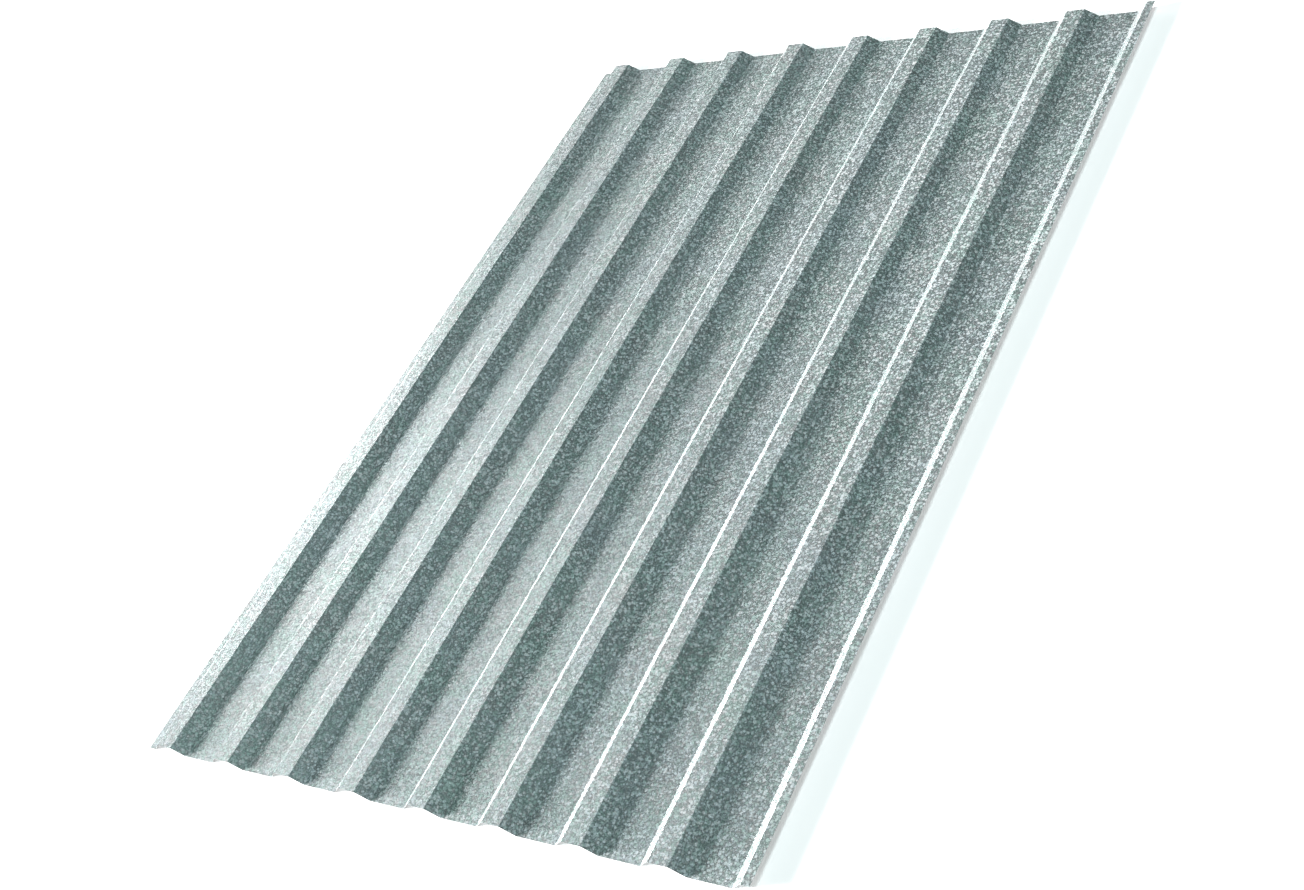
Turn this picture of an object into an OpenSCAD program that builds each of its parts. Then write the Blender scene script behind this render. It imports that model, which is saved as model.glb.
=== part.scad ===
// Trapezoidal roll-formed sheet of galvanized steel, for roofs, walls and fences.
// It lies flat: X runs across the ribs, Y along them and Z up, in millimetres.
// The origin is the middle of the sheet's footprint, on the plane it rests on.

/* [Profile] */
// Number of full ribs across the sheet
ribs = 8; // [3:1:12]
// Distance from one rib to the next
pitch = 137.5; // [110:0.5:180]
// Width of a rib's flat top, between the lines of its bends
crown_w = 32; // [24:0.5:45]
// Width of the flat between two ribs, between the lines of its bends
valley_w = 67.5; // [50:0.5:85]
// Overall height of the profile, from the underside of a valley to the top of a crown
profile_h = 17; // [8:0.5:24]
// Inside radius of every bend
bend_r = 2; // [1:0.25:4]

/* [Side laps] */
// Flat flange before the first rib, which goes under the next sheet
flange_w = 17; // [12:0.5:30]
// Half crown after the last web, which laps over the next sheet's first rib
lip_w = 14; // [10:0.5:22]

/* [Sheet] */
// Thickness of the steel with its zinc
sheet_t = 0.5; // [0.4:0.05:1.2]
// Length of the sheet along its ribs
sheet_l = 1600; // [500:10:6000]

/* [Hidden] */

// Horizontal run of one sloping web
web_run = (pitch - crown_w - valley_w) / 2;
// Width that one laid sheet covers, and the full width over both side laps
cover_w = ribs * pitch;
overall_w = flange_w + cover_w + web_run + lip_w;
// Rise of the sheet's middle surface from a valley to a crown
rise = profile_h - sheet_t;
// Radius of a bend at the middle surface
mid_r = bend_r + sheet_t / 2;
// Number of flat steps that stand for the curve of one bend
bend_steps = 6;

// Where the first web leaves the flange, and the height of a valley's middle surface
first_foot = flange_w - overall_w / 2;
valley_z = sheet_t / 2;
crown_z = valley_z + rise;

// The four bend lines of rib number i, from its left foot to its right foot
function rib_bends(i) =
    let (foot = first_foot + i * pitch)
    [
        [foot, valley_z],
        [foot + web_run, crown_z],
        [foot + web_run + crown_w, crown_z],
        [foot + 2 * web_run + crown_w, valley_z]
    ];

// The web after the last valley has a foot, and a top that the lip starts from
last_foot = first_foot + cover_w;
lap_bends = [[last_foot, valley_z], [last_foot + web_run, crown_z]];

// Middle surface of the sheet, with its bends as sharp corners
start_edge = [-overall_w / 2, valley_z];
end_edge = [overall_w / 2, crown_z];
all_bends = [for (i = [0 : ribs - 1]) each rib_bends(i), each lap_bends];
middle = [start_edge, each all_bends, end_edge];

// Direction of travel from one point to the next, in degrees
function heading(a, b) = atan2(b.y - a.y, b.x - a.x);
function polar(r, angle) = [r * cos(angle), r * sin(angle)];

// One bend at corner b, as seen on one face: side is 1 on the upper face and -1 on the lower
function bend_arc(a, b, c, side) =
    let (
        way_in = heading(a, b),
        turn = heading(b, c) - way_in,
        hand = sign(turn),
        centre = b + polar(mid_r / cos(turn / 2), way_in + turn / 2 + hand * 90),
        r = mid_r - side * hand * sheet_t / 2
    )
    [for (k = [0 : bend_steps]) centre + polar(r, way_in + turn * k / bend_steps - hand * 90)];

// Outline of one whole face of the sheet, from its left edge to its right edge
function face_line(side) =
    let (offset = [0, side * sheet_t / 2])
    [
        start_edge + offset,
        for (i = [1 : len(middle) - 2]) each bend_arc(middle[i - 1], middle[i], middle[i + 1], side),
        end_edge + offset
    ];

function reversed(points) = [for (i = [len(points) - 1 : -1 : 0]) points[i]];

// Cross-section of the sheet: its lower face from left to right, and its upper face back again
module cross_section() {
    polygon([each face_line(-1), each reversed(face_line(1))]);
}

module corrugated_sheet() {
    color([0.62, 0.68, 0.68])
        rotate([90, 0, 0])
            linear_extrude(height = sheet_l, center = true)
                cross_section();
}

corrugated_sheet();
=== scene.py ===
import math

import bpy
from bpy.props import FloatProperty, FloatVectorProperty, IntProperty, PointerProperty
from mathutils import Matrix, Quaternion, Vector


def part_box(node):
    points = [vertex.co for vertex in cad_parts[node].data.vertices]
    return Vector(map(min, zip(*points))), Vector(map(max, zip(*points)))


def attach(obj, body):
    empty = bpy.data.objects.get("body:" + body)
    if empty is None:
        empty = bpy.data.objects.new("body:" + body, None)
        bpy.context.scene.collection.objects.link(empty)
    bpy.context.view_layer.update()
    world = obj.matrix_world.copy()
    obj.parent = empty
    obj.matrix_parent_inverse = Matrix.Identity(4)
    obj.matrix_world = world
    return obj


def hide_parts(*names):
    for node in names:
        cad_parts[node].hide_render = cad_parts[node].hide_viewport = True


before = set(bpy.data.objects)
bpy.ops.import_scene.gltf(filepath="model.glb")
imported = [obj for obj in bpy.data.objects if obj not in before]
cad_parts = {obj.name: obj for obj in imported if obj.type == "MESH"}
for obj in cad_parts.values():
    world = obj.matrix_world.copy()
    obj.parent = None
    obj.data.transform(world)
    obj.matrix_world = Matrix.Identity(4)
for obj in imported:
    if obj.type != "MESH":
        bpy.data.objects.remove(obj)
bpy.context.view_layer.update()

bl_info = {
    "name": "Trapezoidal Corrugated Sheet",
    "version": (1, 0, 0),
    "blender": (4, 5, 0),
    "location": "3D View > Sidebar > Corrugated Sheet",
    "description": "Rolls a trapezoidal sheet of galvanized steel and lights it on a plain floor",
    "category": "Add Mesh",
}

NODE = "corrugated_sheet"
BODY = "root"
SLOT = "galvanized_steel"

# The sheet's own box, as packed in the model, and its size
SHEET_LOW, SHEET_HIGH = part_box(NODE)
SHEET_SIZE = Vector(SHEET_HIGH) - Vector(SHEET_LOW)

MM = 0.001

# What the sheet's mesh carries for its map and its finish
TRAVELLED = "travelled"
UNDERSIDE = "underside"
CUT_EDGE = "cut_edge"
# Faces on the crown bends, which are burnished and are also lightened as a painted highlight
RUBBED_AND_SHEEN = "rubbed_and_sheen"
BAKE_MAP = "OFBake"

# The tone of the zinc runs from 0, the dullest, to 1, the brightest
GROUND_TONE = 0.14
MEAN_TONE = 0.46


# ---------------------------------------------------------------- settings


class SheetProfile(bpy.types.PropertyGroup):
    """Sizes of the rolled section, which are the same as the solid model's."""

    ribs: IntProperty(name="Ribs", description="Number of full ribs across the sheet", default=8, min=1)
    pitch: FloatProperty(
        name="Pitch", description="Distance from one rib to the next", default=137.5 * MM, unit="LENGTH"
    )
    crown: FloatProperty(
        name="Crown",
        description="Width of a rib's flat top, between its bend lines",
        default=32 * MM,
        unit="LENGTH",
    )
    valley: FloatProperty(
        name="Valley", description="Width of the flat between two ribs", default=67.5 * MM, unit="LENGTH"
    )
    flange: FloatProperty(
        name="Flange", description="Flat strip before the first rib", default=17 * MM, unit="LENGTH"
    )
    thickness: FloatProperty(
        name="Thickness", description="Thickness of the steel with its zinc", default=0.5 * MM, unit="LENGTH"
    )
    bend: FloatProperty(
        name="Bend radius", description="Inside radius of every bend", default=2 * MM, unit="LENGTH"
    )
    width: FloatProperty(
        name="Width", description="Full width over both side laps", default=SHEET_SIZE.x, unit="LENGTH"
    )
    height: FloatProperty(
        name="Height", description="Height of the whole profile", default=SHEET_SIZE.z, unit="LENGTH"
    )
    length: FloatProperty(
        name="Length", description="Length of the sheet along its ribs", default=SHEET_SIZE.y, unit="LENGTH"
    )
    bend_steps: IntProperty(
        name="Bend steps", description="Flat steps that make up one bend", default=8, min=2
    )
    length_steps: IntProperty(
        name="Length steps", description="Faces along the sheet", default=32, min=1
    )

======

Exercise prompt:
In the listing above, locate the line with "function reversed(points) = [for" and the line with "before = set(bpy.data.objects)", then extract exactly those lines and every line between them, and nothing more.

The completed task:
function reversed(points) = [for (i = [len(points) - 1 : -1 : 0]) points[i]];

// Cross-section of the sheet: its lower face from left to right, and its upper face back again
module cross_section() {
    polygon([each face_line(-1), each reversed(face_line(1))]);
}

module corrugated_sheet() {
    color([0.62, 0.68, 0.68])
        rotate([90, 0, 0])
            linear_extrude(height = sheet_l, center = true)
                cross_section();
}

corrugated_sheet();
=== scene.py ===
import math

import bpy
from bpy.props import FloatProperty, FloatVectorProperty, IntProperty, PointerProperty
from mathutils import Matrix, Quaternion, Vector


def part_box(node):
    points = [vertex.co for vertex in cad_parts[node].data.vertices]
    return Vector(map(min, zip(*points))), Vector(map(max, zip(*points)))


def attach(obj, body):
    empty = bpy.data.objects.get("body:" + body)
    if empty is None:
        empty = bpy.data.objects.new("body:" + body, None)
        bpy.context.scene.collection.objects.link(empty)
    bpy.context.view_layer.update()
    world = obj.matrix_world.copy()
    obj.parent = empty
    obj.matrix_parent_inverse = Matrix.Identity(4)
    obj.matrix_world = world
    return obj


def hide_parts(*names):
    for node in names:
        cad_parts[node].hide_render = cad_parts[node].hide_viewport = True


before = set(bpy.data.objects)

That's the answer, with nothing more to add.